### ITEMS
============
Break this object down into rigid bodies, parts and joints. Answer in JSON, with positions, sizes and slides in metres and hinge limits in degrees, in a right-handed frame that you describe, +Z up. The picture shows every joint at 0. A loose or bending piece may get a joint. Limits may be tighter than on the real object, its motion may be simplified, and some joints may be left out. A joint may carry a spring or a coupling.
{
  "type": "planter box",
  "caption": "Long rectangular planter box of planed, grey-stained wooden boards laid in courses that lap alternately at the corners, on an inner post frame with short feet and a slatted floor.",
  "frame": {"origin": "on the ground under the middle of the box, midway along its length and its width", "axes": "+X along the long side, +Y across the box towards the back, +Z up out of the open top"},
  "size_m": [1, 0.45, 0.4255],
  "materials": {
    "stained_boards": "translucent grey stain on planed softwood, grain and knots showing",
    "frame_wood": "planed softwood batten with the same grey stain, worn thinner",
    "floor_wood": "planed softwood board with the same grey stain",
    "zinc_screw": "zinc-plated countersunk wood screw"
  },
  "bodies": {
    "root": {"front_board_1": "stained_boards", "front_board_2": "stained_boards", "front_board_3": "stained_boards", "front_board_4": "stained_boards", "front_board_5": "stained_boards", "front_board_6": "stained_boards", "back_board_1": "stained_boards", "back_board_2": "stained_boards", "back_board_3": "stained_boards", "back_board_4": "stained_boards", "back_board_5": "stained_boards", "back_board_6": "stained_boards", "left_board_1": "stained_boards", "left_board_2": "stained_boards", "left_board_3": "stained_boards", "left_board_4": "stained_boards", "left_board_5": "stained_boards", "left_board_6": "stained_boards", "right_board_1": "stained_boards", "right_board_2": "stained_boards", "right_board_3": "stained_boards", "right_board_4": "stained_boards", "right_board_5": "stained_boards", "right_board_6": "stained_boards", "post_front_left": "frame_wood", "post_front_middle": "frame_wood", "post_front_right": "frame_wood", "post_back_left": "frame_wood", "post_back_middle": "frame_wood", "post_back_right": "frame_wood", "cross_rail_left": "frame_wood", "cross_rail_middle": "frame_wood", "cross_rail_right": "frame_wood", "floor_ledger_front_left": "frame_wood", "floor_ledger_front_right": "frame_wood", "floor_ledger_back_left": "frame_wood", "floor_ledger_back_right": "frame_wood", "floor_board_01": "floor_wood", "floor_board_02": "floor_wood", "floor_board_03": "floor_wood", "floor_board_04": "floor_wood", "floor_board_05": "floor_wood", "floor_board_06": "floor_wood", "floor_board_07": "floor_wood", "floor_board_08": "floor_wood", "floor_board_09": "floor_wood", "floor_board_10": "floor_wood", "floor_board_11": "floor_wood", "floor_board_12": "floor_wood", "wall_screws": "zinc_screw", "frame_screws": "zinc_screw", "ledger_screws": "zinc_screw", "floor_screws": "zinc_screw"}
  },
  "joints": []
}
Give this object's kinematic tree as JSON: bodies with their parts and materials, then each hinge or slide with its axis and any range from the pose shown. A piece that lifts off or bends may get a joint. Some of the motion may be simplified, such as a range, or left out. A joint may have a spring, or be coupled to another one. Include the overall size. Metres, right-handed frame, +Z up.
============
### OBJECTIVE
Type out the full listing again, exactly as given.

### WRITTEN SOLUTION
Break this object down into rigid bodies, parts and joints. Answer in JSON, with positions, sizes and slides in metres and hinge limits in degrees, in a right-handed frame that you describe, +Z up. The picture shows every joint at 0. A loose or bending piece may get a joint. Limits may be tighter than on the real object, its motion may be simplified, and some joints may be left out. A joint may carry a spring or a coupling.
{
  "type": "planter box",
  "caption": "Long rectangular planter box of planed, grey-stained wooden boards laid in courses that lap alternately at the corners, on an inner post frame with short feet and a slatted floor.",
  "frame": {"origin": "on the ground under the middle of the box, midway along its length and its width", "axes": "+X along the long side, +Y across the box towards the back, +Z up out of the open top"},
  "size_m": [1, 0.45, 0.4255],
  "materials": {
    "stained_boards": "translucent grey stain on planed softwood, grain and knots showing",
    "frame_wood": "planed softwood batten with the same grey stain, worn thinner",
    "floor_wood": "planed softwood board with the same grey stain",
    "zinc_screw": "zinc-plated countersunk wood screw"
  },
  "bodies": {
    "root": {"front_board_1": "stained_boards", "front_board_2": "stained_boards", "front_board_3": "stained_boards", "front_board_4": "stained_boards", "front_board_5": "stained_boards", "front_board_6": "stained_boards", "back_board_1": "stained_boards", "back_board_2": "stained_boards", "back_board_3": "stained_boards", "back_board_4": "stained_boards", "back_board_5": "stained_boards", "back_board_6": "stained_boards", "left_board_1": "stained_boards", "left_board_2": "stained_boards", "left_board_3": "stained_boards", "left_board_4": "stained_boards", "left_board_5": "stained_boards", "left_board_6": "stained_boards", "right_board_1": "stained_boards", "right_board_2": "stained_boards", "right_board_3": "stained_boards", "right_board_4": "stained_boards", "right_board_5": "stained_boards", "right_board_6": "stained_boards", "post_front_left": "frame_wood", "post_front_middle": "frame_wood", "post_front_right": "frame_wood", "post_back_left": "frame_wood", "post_back_middle": "frame_wood", "post_back_right": "frame_wood", "cross_rail_left": "frame_wood", "cross_rail_middle": "frame_wood", "cross_rail_right": "frame_wood", "floor_ledger_front_left": "frame_wood", "floor_ledger_front_right": "frame_wood", "floor_ledger_back_left": "frame_wood", "floor_ledger_back_right": "frame_wood", "floor_board_01": "floor_wood", "floor_board_02": "floor_wood", "floor_board_03": "floor_wood", "floor_board_04": "floor_wood", "floor_board_05": "floor_wood", "floor_board_06": "floor_wood", "floor_board_07": "floor_wood", "floor_board_08": "floor_wood", "floor_board_09": "floor_wood", "floor_board_10": "floor_wood", "floor_board_11": "floor_wood", "floor_board_12": "floor_wood", "wall_screws": "zinc_screw", "frame_screws": "zinc_screw", "ledger_screws": "zinc_screw", "floor_screws": "zinc_screw"}
  },
  "joints": []
}
Give this object's kinematic tree as JSON: bodies with their parts and materials, then each hinge or slide with its axis and any range from the pose shown. A piece that lifts off or bends may get a joint. Some of the motion may be simplified, such as a range, or left out. A joint may have a spring, or be coupled to another one. Include the overall size. Metres, right-handed frame, +Z up.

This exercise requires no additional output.